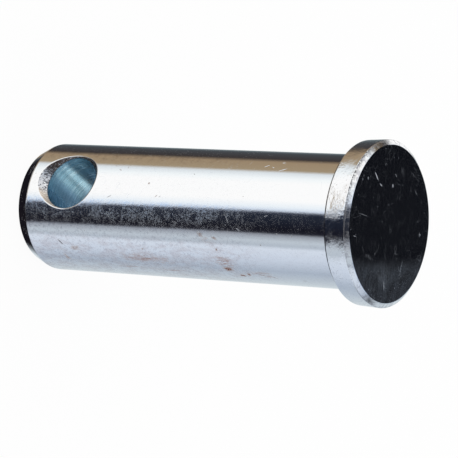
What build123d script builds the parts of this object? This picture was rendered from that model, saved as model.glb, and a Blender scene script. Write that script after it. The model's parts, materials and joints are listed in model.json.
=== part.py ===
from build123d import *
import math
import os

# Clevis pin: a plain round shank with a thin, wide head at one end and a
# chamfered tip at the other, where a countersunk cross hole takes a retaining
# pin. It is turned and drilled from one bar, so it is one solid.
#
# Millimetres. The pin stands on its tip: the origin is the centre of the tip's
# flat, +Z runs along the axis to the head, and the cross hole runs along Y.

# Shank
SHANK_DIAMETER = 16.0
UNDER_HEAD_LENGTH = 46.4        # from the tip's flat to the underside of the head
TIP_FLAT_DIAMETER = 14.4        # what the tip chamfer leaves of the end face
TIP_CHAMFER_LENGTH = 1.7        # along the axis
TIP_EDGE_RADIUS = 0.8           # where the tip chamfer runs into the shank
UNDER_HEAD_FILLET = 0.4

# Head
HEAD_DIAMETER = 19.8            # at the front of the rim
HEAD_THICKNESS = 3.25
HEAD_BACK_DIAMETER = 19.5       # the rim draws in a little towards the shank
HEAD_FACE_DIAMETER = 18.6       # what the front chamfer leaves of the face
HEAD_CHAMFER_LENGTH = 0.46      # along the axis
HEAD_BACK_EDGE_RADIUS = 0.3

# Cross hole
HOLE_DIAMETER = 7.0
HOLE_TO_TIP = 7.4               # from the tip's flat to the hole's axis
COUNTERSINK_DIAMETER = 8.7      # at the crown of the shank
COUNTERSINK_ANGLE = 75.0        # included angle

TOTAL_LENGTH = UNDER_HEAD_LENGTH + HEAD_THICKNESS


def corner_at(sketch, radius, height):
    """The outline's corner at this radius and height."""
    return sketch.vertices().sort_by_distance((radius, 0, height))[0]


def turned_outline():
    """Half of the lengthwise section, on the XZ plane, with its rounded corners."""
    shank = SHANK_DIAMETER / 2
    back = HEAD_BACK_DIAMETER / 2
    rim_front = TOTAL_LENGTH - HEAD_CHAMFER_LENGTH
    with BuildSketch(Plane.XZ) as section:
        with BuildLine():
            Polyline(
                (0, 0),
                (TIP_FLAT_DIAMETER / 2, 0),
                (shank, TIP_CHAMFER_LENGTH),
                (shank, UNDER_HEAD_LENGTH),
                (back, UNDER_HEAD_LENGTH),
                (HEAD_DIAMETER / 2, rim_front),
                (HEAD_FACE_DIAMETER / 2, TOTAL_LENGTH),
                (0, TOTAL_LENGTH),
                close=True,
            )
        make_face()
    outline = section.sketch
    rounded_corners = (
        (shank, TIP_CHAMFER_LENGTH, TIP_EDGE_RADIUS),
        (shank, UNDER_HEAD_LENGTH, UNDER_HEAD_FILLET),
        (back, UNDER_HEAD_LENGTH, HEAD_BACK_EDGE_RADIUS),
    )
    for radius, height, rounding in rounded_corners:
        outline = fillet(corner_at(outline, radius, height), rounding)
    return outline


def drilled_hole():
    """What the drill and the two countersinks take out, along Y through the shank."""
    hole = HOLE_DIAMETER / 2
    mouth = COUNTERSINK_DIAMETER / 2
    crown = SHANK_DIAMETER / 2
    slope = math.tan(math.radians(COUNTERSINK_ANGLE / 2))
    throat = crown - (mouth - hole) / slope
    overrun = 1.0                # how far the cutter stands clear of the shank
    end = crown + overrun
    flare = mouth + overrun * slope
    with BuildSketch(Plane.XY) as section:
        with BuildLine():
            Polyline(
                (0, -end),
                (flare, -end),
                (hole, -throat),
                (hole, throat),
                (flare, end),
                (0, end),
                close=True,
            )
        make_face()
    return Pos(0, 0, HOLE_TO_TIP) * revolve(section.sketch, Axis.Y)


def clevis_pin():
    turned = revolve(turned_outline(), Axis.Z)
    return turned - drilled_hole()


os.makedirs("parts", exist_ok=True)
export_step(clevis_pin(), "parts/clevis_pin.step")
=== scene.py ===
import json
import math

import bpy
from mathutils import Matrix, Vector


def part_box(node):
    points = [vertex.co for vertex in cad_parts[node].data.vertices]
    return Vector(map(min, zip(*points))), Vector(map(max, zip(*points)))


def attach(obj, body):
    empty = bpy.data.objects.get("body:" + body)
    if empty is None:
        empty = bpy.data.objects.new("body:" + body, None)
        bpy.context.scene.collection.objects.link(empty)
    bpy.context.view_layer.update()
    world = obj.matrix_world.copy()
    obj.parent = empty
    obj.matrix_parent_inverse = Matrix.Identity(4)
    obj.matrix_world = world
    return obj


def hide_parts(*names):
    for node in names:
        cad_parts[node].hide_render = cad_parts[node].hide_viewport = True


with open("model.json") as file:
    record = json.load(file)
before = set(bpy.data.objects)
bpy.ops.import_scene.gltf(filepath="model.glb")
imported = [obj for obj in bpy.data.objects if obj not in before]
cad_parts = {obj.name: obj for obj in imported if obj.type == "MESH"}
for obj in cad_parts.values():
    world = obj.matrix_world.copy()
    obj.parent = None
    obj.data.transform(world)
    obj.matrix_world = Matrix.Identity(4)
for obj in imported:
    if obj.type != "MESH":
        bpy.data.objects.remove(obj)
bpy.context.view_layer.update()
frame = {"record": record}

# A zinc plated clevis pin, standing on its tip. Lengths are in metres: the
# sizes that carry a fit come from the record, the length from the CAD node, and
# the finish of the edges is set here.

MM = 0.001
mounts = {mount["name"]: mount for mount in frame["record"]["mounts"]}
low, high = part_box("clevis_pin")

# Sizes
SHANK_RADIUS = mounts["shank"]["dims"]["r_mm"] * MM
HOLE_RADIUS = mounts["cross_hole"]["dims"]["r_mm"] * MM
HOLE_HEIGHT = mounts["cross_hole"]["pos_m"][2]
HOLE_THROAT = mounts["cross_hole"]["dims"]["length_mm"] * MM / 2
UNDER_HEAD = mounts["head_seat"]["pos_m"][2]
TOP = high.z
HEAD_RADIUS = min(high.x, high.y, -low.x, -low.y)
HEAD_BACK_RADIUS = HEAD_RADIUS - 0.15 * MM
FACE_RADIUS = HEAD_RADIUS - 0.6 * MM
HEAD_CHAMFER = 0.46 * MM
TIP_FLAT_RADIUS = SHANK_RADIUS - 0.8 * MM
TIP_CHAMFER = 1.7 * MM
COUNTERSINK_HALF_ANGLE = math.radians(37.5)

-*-

◆ **Task directions**: Reproduce only the lines from the one containing "slope = math.tan(math.radians(COUNTERSINK_ANGLE" through the one containing "obj.matrix_world = Matrix.Identity(4)", inclusive of both.

◆ **Result below**:
    slope = math.tan(math.radians(COUNTERSINK_ANGLE / 2))
    throat = crown - (mouth - hole) / slope
    overrun = 1.0                # how far the cutter stands clear of the shank
    end = crown + overrun
    flare = mouth + overrun * slope
    with BuildSketch(Plane.XY) as section:
        with BuildLine():
            Polyline(
                (0, -end),
                (flare, -end),
                (hole, -throat),
                (hole, throat),
                (flare, end),
                (0, end),
                close=True,
            )
        make_face()
    return Pos(0, 0, HOLE_TO_TIP) * revolve(section.sketch, Axis.Y)


def clevis_pin():
    turned = revolve(turned_outline(), Axis.Z)
    return turned - drilled_hole()


os.makedirs("parts", exist_ok=True)
export_step(clevis_pin(), "parts/clevis_pin.step")
=== scene.py ===
import json
import math

import bpy
from mathutils import Matrix, Vector


def part_box(node):
    points = [vertex.co for vertex in cad_parts[node].data.vertices]
    return Vector(map(min, zip(*points))), Vector(map(max, zip(*points)))


def attach(obj, body):
    empty = bpy.data.objects.get("body:" + body)
    if empty is None:
        empty = bpy.data.objects.new("body:" + body, None)
        bpy.context.scene.collection.objects.link(empty)
    bpy.context.view_layer.update()
    world = obj.matrix_world.copy()
    obj.parent = empty
    obj.matrix_parent_inverse = Matrix.Identity(4)
    obj.matrix_world = world
    return obj


def hide_parts(*names):
    for node in names:
        cad_parts[node].hide_render = cad_parts[node].hide_viewport = True


with open("model.json") as file:
    record = json.load(file)
before = set(bpy.data.objects)
bpy.ops.import_scene.gltf(filepath="model.glb")
imported = [obj for obj in bpy.data.objects if obj not in before]
cad_parts = {obj.name: obj for obj in imported if obj.type == "MESH"}
for obj in cad_parts.values():
    world = obj.matrix_world.copy()
    obj.parent = None
    obj.data.transform(world)
    obj.matrix_world = Matrix.Identity(4)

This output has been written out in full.